WHAT IS ASKED
In exact form, please repeat the records from their opening line down to the line with "CAP_GRID = 84", including that line.

Rows from a 3D modeling dataset
+ + + +
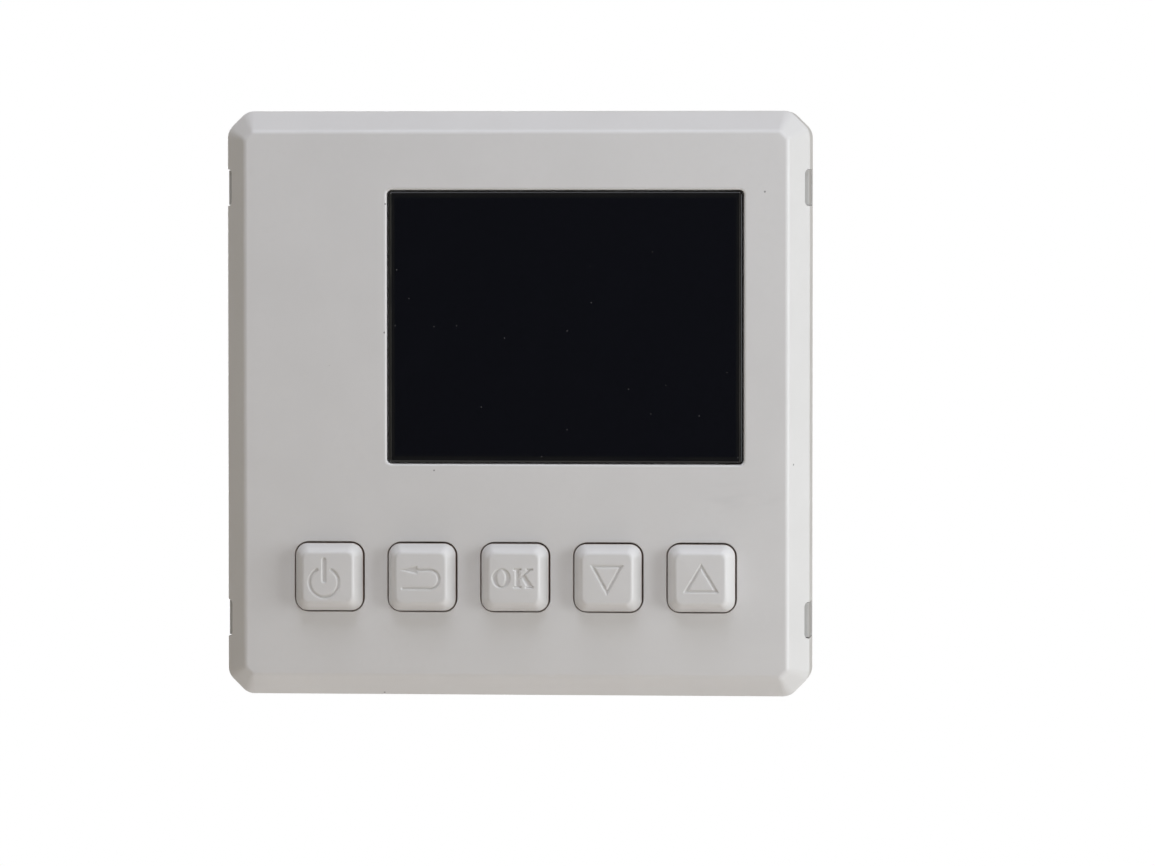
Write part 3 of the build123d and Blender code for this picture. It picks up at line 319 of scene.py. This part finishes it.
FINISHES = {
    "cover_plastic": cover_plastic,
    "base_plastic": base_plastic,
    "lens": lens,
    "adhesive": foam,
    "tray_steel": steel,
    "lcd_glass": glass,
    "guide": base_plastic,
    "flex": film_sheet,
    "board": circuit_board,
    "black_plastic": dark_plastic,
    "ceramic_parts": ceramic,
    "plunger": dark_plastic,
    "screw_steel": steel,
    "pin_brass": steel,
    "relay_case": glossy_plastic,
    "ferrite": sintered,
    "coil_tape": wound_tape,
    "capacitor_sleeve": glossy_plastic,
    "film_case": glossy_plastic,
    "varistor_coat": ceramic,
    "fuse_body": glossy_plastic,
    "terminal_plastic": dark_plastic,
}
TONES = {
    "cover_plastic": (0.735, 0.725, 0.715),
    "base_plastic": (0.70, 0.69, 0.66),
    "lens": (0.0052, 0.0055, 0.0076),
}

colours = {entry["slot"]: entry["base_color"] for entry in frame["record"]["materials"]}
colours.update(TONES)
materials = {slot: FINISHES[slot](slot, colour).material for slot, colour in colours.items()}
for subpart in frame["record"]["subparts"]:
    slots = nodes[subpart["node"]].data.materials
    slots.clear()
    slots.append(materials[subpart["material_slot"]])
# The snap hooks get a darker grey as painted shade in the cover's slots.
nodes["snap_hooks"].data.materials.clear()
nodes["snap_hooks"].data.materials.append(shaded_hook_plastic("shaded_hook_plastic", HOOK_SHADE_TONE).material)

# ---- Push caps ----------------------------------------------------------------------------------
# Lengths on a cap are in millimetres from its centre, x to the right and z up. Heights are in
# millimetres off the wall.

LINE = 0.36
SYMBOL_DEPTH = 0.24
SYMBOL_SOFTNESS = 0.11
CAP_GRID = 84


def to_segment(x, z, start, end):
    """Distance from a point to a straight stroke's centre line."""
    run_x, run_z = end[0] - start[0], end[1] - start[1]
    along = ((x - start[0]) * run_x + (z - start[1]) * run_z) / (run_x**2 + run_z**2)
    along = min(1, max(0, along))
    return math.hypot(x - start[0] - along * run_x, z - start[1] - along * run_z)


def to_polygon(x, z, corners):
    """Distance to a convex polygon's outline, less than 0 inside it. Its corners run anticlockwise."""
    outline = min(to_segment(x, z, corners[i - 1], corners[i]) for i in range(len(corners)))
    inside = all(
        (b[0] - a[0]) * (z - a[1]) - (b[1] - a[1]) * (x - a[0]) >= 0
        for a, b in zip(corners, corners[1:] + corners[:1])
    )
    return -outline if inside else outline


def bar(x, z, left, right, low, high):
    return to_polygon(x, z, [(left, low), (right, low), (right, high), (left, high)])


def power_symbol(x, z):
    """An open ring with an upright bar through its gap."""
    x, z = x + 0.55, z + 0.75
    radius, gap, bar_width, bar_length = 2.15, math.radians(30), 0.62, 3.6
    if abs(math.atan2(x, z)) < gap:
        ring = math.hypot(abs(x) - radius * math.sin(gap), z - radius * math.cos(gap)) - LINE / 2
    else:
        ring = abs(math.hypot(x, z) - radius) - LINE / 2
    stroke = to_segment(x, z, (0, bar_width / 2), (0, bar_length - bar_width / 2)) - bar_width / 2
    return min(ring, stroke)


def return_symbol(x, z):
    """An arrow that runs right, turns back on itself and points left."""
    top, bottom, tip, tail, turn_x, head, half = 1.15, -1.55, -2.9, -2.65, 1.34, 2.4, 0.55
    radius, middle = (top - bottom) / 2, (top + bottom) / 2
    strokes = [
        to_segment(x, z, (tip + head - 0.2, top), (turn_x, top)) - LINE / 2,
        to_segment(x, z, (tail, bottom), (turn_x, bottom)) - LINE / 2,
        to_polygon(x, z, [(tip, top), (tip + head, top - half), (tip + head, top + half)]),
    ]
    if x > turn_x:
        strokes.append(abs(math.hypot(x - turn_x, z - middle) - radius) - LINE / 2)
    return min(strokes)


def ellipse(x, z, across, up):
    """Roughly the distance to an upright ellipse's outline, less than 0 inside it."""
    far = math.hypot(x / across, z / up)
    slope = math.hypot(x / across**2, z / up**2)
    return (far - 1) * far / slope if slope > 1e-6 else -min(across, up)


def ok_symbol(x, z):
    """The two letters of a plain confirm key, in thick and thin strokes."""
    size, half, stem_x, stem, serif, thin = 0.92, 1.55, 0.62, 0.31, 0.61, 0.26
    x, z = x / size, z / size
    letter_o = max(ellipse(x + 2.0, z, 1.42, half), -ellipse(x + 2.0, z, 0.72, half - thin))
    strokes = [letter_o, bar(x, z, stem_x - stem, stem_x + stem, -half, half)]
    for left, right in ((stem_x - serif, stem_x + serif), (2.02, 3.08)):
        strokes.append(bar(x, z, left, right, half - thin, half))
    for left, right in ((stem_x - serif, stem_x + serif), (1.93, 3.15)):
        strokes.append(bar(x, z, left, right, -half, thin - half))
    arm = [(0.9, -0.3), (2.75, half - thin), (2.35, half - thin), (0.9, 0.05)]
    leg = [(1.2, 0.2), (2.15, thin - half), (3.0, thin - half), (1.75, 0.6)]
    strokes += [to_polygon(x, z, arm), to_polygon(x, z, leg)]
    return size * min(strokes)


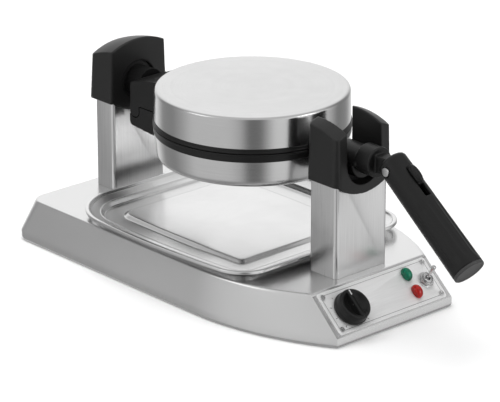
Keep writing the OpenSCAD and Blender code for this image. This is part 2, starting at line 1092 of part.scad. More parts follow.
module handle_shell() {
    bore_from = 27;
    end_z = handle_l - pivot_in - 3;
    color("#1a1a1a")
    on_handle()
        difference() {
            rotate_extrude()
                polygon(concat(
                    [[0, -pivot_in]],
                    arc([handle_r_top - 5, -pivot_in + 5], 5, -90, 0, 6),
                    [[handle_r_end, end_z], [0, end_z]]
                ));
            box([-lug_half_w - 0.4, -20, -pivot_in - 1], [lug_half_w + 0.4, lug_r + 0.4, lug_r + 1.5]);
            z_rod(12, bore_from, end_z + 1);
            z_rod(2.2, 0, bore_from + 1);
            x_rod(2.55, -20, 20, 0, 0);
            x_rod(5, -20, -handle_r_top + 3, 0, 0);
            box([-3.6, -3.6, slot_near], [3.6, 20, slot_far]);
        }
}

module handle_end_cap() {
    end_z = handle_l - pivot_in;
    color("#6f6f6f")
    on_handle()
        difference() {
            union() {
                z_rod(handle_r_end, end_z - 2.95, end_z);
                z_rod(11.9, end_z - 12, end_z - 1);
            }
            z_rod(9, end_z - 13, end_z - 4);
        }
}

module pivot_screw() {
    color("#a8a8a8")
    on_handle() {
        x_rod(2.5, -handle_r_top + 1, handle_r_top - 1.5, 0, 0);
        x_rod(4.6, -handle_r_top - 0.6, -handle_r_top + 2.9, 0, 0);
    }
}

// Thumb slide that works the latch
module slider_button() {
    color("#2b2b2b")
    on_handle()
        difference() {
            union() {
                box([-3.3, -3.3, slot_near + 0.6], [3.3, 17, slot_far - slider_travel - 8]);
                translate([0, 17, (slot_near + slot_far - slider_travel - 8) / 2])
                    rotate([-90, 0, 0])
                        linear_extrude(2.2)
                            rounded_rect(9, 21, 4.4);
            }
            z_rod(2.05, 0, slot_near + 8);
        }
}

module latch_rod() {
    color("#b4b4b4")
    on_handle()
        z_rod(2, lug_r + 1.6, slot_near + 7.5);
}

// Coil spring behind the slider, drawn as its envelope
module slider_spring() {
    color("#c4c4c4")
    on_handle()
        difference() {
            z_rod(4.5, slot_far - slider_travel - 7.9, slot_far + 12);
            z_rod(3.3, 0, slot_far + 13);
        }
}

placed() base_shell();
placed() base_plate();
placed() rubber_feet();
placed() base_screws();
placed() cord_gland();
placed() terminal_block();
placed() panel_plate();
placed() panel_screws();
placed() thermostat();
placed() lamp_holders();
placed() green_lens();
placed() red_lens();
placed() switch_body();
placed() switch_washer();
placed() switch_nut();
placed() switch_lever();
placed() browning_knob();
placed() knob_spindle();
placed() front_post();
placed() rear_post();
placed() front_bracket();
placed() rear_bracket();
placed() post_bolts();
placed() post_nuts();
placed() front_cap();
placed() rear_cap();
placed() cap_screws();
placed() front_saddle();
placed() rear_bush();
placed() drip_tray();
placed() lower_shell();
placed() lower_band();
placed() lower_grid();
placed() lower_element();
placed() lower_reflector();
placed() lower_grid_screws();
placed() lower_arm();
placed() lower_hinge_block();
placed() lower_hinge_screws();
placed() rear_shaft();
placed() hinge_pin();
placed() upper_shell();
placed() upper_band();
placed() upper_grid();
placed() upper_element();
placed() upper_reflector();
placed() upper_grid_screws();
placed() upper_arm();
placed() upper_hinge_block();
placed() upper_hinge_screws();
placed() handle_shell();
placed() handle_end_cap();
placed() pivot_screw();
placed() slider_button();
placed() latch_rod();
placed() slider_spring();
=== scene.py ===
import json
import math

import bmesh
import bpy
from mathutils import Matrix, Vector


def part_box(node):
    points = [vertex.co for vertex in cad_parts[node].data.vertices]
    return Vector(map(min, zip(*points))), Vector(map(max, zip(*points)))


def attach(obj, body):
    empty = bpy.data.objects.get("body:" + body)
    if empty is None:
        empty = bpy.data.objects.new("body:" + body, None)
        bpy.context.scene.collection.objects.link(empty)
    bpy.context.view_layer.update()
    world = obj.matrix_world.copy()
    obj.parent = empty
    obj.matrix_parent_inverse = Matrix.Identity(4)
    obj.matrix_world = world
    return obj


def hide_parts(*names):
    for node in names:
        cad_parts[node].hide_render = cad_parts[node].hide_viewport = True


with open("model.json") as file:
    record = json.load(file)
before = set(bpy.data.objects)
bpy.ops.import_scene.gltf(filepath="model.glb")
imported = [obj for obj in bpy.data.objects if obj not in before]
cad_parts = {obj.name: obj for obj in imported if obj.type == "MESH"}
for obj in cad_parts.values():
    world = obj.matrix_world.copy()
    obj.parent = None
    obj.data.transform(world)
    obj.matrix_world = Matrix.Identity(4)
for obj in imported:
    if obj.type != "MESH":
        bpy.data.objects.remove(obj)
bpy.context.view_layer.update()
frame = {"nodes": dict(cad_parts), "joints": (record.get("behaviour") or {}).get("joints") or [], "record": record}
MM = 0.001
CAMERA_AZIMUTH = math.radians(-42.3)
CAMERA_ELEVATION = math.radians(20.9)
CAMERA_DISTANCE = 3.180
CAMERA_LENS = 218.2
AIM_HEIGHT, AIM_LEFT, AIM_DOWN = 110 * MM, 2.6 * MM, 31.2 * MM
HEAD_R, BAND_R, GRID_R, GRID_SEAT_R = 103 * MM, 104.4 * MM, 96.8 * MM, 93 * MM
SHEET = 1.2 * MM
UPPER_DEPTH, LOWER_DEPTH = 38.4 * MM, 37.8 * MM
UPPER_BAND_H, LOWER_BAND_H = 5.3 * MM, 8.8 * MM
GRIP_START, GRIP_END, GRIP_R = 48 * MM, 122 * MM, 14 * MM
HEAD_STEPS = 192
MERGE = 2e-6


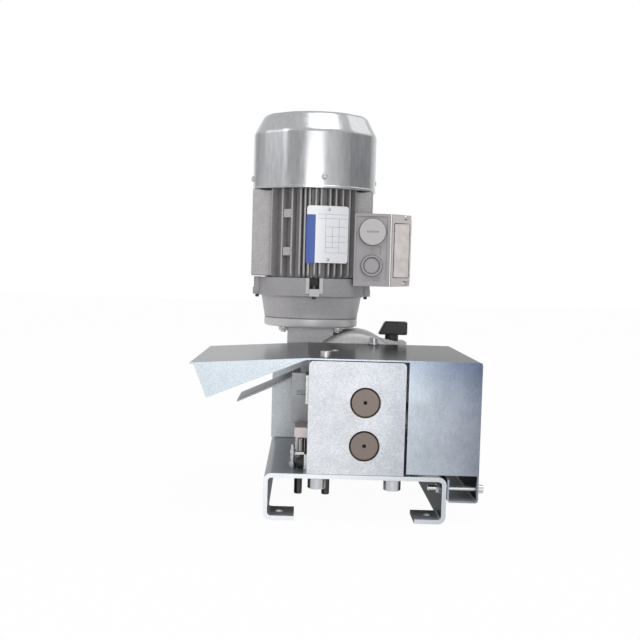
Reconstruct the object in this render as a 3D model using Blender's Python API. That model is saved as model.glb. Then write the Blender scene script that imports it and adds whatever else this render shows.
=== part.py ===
+ + + +
REPLY
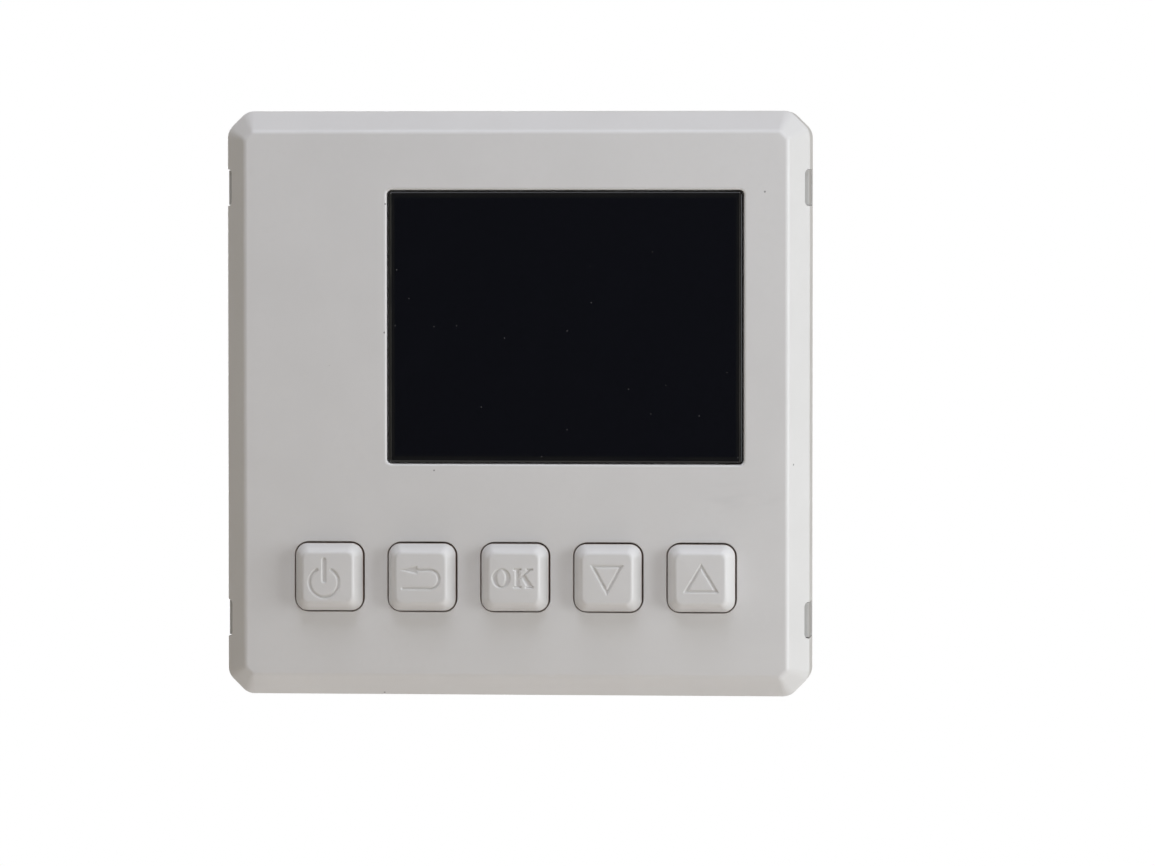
Write part 3 of the build123d and Blender code for this picture. It picks up at line 319 of scene.py. This part finishes it.
FINISHES = {
    "cover_plastic": cover_plastic,
    "base_plastic": base_plastic,
    "lens": lens,
    "adhesive": foam,
    "tray_steel": steel,
    "lcd_glass": glass,
    "guide": base_plastic,
    "flex": film_sheet,
    "board": circuit_board,
    "black_plastic": dark_plastic,
    "ceramic_parts": ceramic,
    "plunger": dark_plastic,
    "screw_steel": steel,
    "pin_brass": steel,
    "relay_case": glossy_plastic,
    "ferrite": sintered,
    "coil_tape": wound_tape,
    "capacitor_sleeve": glossy_plastic,
    "film_case": glossy_plastic,
    "varistor_coat": ceramic,
    "fuse_body": glossy_plastic,
    "terminal_plastic": dark_plastic,
}
TONES = {
    "cover_plastic": (0.735, 0.725, 0.715),
    "base_plastic": (0.70, 0.69, 0.66),
    "lens": (0.0052, 0.0055, 0.0076),
}

colours = {entry["slot"]: entry["base_color"] for entry in frame["record"]["materials"]}
colours.update(TONES)
materials = {slot: FINISHES[slot](slot, colour).material for slot, colour in colours.items()}
for subpart in frame["record"]["subparts"]:
    slots = nodes[subpart["node"]].data.materials
    slots.clear()
    slots.append(materials[subpart["material_slot"]])
# The snap hooks get a darker grey as painted shade in the cover's slots.
nodes["snap_hooks"].data.materials.clear()
nodes["snap_hooks"].data.materials.append(shaded_hook_plastic("shaded_hook_plastic", HOOK_SHADE_TONE).material)

# ---- Push caps ----------------------------------------------------------------------------------
# Lengths on a cap are in millimetres from its centre, x to the right and z up. Heights are in
# millimetres off the wall.

LINE = 0.36
SYMBOL_DEPTH = 0.24
SYMBOL_SOFTNESS = 0.11
CAP_GRID = 84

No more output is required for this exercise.